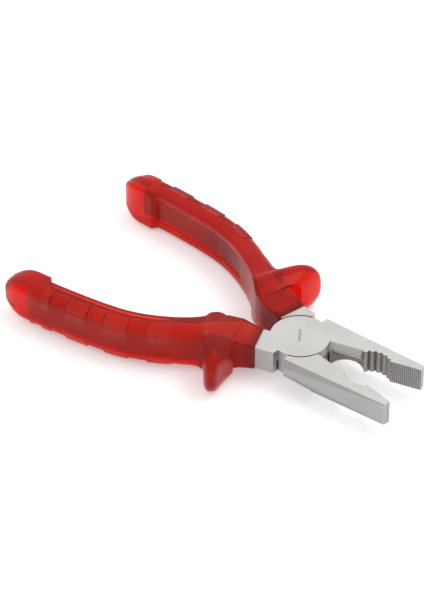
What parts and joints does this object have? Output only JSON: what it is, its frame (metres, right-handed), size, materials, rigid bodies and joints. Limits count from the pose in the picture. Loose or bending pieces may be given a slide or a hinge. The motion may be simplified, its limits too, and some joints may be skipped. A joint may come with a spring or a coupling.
{
  "type": "combination pliers",
  "caption": "Lap-joint combination pliers with serrated jaws, pipe grip, side cutter and translucent guarded grips, lying part open.",
  "frame": {"origin": "on the pivot axis, half way through the thickness of the head", "axes": "+X along the bisector of the opening towards the jaws, +Z along the pivot axis out of the front disc, the front half's handle at -Y"},
  "size_m": [0.1721, 0.0936, 0.0224],
  "materials": {
    "ground_steel": "satin ground",
    "rivet_steel": "satin ground",
    "red_plastic": "translucent, satin gloss"
  },
  "bodies": {
    "front": {"front_half": "ground_steel", "front_grip": "red_plastic", "pivot_rivet": "rivet_steel"},
    "rear": {"rear_half": "ground_steel", "rear_grip": "red_plastic"}
  },
  "joints": [
    {"name": "pivot_turn", "type": "hinge", "parent": "front", "child": "rear", "pos_m": [0, 0, 0], "axis": [0, 0, 1], "range_deg": [-21, 24.6]}
  ]
}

**EXERCISE DESCRIPTION**
Take the lines above and print them exactly.

**EXERCISE RESULT**
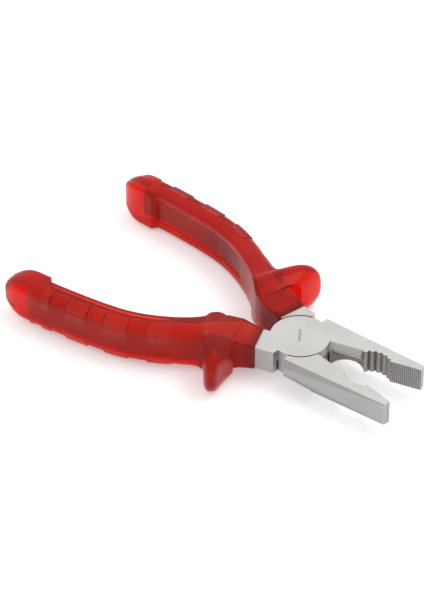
What parts and joints does this object have? Output only JSON: what it is, its frame (metres, right-handed), size, materials, rigid bodies and joints. Limits count from the pose in the picture. Loose or bending pieces may be given a slide or a hinge. The motion may be simplified, its limits too, and some joints may be skipped. A joint may come with a spring or a coupling.
{
  "type": "combination pliers",
  "caption": "Lap-joint combination pliers with serrated jaws, pipe grip, side cutter and translucent guarded grips, lying part open.",
  "frame": {"origin": "on the pivot axis, half way through the thickness of the head", "axes": "+X along the bisector of the opening towards the jaws, +Z along the pivot axis out of the front disc, the front half's handle at -Y"},
  "size_m": [0.1721, 0.0936, 0.0224],
  "materials": {
    "ground_steel": "satin ground",
    "rivet_steel": "satin ground",
    "red_plastic": "translucent, satin gloss"
  },
  "bodies": {
    "front": {"front_half": "ground_steel", "front_grip": "red_plastic", "pivot_rivet": "rivet_steel"},
    "rear": {"rear_half": "ground_steel", "rear_grip": "red_plastic"}
  },
  "joints": [
    {"name": "pivot_turn", "type": "hinge", "parent": "front", "child": "rear", "pos_m": [0, 0, 0], "axis": [0, 0, 1], "range_deg": [-21, 24.6]}
  ]
}